Io is the most volcanically active world in the solar system, and it’s seriously volcanic. The whole moon’s surface is covered in sulfur, erupted out from its 400 volcanoes. The element itself and the compounds it forms have colored Io yellow, orange, red, brown, and black, punctuated with the circular calderas that make it look amazingly like a 3600-km-wide pizza.
All that activity is generated by Jupiter’s immense gravity. Io’s orbit is ever so slightly elliptical, so sometimes it’s closer to Jupiter and other times farther. Gravity weakens with distance, so this change in the gravitational force — called the tidal force — squeezes and stretches Io, creating huge amounts of heat in its interior from friction. It’s enough to keep its iron-sulfur core molten, and enough to generate its tectonic mayhem. About 150 volcanoes are erupting on the moon at any one time!
This also gives Io a very tenuous sulfur atmosphere, but it’s very nearly a vacuum by Earth standards, roughly one hundred-millionth as thick as our air. You won’t get a breezy day from that.
Yet high-resolution images returned by the Galileo probe, which orbited Jupiter for nearly eight years and made many close passes of Io, show features that look very much like dunes on its surface. It’s safe to assume they’re made of grains of some sort of sulfur molecules, but how can they move and pile up without wind? Without air?
A study just published may have the answer: Hot lava belched from volcanoes hits patches of frozen sulfur dioxide and causes it to flash heat into steam. This then violently expands, creating a temporary wind as it moves across the surface, enough to push around grains on the surface [link to paper].
That’s pretty incredible. But the planetary scientists who did the work not only propose this idea but also looked at the math and physics of how this would work, and show that it can be enough to generate grain motion and sculpt dunes.
Sulfur dioxide is erupted from the volcanoes as a gas, which quickly freezes — Jupiter is 5 times farther from the Sun than Earth is, so Io’s surface temperature hovers around -160° C (about -255° F). Some spots are warmer, like near volcanoes, so there’s not as much frost there, but it still exists in subsurface patches in those areas.
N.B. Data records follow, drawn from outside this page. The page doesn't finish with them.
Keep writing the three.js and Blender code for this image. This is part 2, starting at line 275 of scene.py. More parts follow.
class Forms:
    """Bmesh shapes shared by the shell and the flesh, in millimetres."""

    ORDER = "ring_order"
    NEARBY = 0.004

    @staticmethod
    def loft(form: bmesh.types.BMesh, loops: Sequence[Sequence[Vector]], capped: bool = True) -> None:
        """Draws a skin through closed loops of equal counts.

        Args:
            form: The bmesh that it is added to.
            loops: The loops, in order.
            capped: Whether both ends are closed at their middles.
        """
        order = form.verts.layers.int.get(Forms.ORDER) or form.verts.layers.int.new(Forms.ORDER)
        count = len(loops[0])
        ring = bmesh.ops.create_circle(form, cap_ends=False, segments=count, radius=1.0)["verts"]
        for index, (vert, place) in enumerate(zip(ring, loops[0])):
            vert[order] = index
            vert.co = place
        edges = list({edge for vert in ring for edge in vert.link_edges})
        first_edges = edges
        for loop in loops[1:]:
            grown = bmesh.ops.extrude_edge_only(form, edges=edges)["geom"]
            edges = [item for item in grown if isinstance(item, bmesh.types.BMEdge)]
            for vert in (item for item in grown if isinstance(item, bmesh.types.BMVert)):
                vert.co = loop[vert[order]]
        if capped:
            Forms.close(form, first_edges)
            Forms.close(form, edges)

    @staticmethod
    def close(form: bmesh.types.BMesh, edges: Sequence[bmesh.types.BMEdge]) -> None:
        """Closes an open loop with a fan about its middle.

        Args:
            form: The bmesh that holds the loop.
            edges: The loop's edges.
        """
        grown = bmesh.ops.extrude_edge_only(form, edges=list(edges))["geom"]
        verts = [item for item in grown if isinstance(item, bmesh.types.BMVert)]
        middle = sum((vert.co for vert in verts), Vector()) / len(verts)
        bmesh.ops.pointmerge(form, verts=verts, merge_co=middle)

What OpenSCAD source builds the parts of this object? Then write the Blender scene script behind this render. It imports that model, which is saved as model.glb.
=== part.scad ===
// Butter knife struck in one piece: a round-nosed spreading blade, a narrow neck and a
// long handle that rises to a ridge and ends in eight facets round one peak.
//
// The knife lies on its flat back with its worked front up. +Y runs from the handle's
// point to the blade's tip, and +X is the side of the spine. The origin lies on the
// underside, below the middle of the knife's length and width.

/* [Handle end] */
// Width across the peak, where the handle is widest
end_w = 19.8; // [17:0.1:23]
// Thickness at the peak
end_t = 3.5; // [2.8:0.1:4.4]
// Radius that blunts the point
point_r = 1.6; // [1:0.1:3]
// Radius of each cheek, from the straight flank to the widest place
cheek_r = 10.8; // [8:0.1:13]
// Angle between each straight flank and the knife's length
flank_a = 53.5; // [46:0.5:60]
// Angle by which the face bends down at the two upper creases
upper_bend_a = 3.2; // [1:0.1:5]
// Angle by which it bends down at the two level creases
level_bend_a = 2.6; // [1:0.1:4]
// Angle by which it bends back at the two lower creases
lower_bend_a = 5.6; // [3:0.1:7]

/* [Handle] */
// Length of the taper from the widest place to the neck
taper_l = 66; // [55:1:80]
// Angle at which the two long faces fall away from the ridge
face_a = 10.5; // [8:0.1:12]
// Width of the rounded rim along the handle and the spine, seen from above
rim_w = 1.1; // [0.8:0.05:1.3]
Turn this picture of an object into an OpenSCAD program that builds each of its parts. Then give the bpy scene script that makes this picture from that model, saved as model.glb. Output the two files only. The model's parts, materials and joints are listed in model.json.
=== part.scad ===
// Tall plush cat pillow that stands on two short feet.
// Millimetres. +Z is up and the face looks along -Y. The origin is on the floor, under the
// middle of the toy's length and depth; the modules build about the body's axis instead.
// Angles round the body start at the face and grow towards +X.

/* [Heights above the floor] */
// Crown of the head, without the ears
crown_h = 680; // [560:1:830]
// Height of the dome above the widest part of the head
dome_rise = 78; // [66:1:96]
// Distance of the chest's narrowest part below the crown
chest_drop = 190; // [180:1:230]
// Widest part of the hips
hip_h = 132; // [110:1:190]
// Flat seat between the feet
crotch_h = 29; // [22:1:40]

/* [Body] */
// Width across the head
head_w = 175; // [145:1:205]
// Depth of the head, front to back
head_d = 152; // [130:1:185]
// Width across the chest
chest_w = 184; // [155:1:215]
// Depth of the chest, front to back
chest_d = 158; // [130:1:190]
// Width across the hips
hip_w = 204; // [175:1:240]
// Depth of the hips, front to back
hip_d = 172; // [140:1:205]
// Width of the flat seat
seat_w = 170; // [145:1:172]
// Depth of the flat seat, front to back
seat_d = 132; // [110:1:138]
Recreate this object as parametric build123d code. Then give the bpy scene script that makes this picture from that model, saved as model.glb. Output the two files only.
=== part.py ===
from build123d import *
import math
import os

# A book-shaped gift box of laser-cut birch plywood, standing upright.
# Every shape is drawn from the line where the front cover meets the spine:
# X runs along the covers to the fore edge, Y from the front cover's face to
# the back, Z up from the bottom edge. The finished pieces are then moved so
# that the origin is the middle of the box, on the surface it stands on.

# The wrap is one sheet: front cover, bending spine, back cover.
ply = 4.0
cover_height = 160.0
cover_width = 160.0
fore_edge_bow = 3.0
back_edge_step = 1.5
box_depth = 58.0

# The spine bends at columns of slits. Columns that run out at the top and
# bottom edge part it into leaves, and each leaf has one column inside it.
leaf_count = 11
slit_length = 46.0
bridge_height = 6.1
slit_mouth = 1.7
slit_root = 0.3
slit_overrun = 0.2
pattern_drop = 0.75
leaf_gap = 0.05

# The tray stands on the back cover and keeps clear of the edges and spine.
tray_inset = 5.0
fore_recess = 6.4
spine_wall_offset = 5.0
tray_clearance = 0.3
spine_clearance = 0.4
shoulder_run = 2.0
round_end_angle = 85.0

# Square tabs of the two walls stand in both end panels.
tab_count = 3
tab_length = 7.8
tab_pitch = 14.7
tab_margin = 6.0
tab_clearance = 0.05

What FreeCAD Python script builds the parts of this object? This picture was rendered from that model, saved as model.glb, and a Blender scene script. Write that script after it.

The scientists looked at grains ranging from 0.1 microns to a centimeter in size — for comparison, a human hair is about 100 microns wide, so on the small end these are teeny. Normally, the gas erupting from vaporizing frost is too thin to push these around, but at higher temperatures, about -120° C (-180° F) the gas becomes turbulent and more efficient at moving the grains. It doesn’t push them along the surface so much as flick them, so they jump in little arcs. This process, called saltation, can aggregate the grains and create larger structures like dunes.
On Io, interwoven wiggly patterns that are likely dunes are seen near the lava flow from Prometheus Patera, a 28-km wide volcanic pit with flows that extend for 100 km. Brighter streaks may be evidence of sulfur dioxide frost grains that have been moved recently by the steam blasts from lava, and these patterns are consistent with dune fields seen on other solar system bodies — I’ll note that the Rosetta mission saw dune-like features on the surface of the comet 67/P Churyumov-Gerasimenko, which could be due to a similar effect when ice on the comet’s surface warmed and turned to gas, creating temporary winds on the airless body.
Our solar system may be our immediate neighborhood compared to the galaxy at large, but that doesn’t mean we’ve explored all of it; heck, we’ve barely scratched the surface of what’s out there. And as we do look at more worlds more carefully we’re bound to be surprised. Dunes on an airless moon! Will we find features like these on more moons and active objects?
I’d bet we will. After all, the grains must flow.